Он оборачивался к Нейману, и тот подтверждал, что система действительно чудо и ее надо обязательно применять.
Ольга захлопотала вокруг матери, которая нехорошо себя чувствовала.
— Поедем домой?
— Да, теперь уже не будет ни танцев, ни песен, ничего, — ответила Варвара Ильинична. — Третья степень опьянения, теперь будут говорить о делах до самого рассвета.
Но в это время подошел Луза, вспомнил их встречу в вагоне и заговорил о маленьком китайце. Ольга решила еще остаться.
Вечер только что начинался. Отужинав и отплясав, рассаживались поговорить по душам.

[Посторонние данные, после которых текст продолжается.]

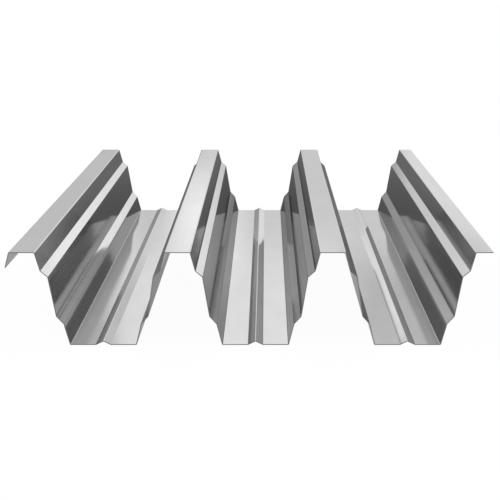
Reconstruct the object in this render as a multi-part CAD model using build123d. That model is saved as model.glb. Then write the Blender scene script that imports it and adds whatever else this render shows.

— Вы, Луза, вспоминаете об этом маленьком партизане, как о себе, — сказал Василию комиссар Шершавин. Он получал из Харбина и Шанхая газеты и знал все, что происходило за рубежом. — Несчастье маньчжурских партизан в том, — сказал он, — что у них еще нет единой политической программы. Чу Шань-хао — народник, малообразованный человек. Сяо Дей-вань — храбр, как тигр, но в политике малосведущ. Чэн Лай, сжегший два аэродрома и взявший пароход на Сунгари, может сражаться только у себя на реке. Он побеждает, когда у него сто человек, и бежит — имея тысячу. Кроме того, ему пятьдесят девять лет. Тай Пин способнее всех, кого я знаю, храбр, подвижен, отличный коммунист, но пока еще мало популярен. Ему нужно время. Цинь Линь всех умнее и грамотнее и, очевидно, с большим политическим кругозором, но ему никак не удается сплотить вокруг себя силы широкой демократии. В последнее время много хорошего говорят о Ю Шане. Тот малый, о котором вы рассказываете, должно быть, из его отряда… Японцы же посылают сюда, в Маньчжурию, опытнейших провокаторов. Старик Мурусима, этот Шекспир их шпионажа, способен заменить собой пятьдесят человек. Он был православным священником во Владивостоке, землемером на Сахалине, лектором по культвопросам в Монголии.